#PySpark lit() – Add Literal or Constant to DataFrame

---

**PySpark SQL functions lit() and typedLit() are used to add a new column to DataFrame by assigning a literal or constant value. Both these functions return Column type as return type.**

**Both of these are available in PySpark by importing pyspark.sql.functions**


**First, let’s create a DataFrame.**

In [0]:
from pyspark.sql.functions import lit, col, when

In [0]:
data = [("111",50000),("222",60000),("333",40000)]
columns= ["EmpId","Salary"]

df = spark.createDataFrame(data=data, schema=columns)
df.printSchema()

root
 |-- EmpId: string (nullable = true)
 |-- Salary: long (nullable = true)



##lit() Function to Add Constant Column


**PySpark lit() function is used to add constant or literal value as a new column to the DataFrame.**



---


##Example 1: Simple usage of lit() function

**Let’s see an example of how to create a new column with constant value using lit() Spark SQL function.

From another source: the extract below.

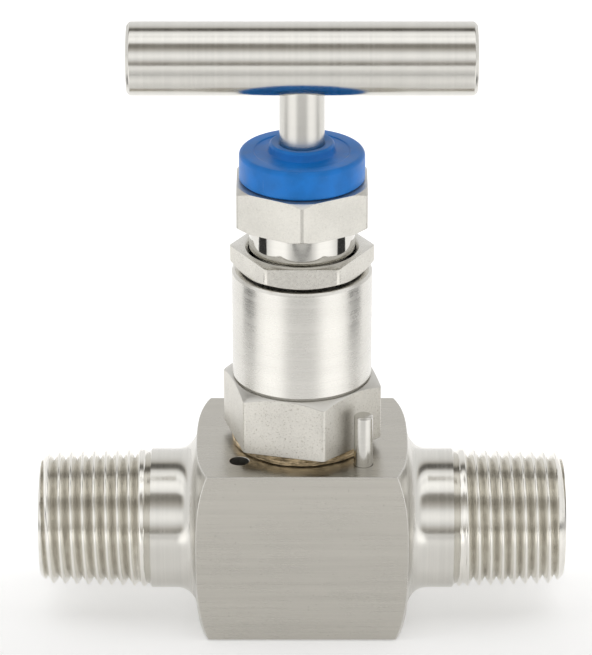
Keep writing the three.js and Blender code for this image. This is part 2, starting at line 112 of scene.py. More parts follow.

On the below snippet, we are creating a new column by adding a literal ‘1’ to PySpark DataFrame.**

In [0]:
df2 = df.select(col("EmpId"), col("Salary"), lit("1").alias("lit_value1"))
df2.printSchema()
df2.show(truncate=False)

root
 |-- EmpId: string (nullable = true)
 |-- Salary: long (nullable = true)
 |-- lit_value1: string (nullable = false)

+-----+------+----------+
|EmpId|Salary|lit_value1|
+-----+------+----------+
|111  |50000 |1         |
|222  |60000 |1         |
|333  |40000 |1         |
+-----+------+----------+



**Adding the same constant literal to all records in DataFrame may not be real-time useful so let’s see another example.**


---


##Example 2 : lit() function with withColumn


**The following example shows how to use pyspark lit() function using withColumn to derive a new column based on some conditions.**

In [0]:
df3 = df2.withColumn("lit_value2", when((col("Salary") >= 40000) & (col("Salary") <= 50000),lit("100")).otherwise(lit("200")))
df3.show(truncate=False)

+-----+------+----------+----------+
|EmpId|Salary|lit_value1|lit_value2|
+-----+------+----------+----------+
|111  |50000 |1         |100       |
|222  |60000 |1         |200       |
|333  |40000 |1         |100       |
+-----+------+----------+----------+



##typedLit() Function – Syntax


**Difference between lit() and typedLit() is that, typedLit function can handle collection types e.g.: Array, Dictionary(map) e.t.c. Unfortunately, I could not find this function in PySpark, when I find it, I will add an example.**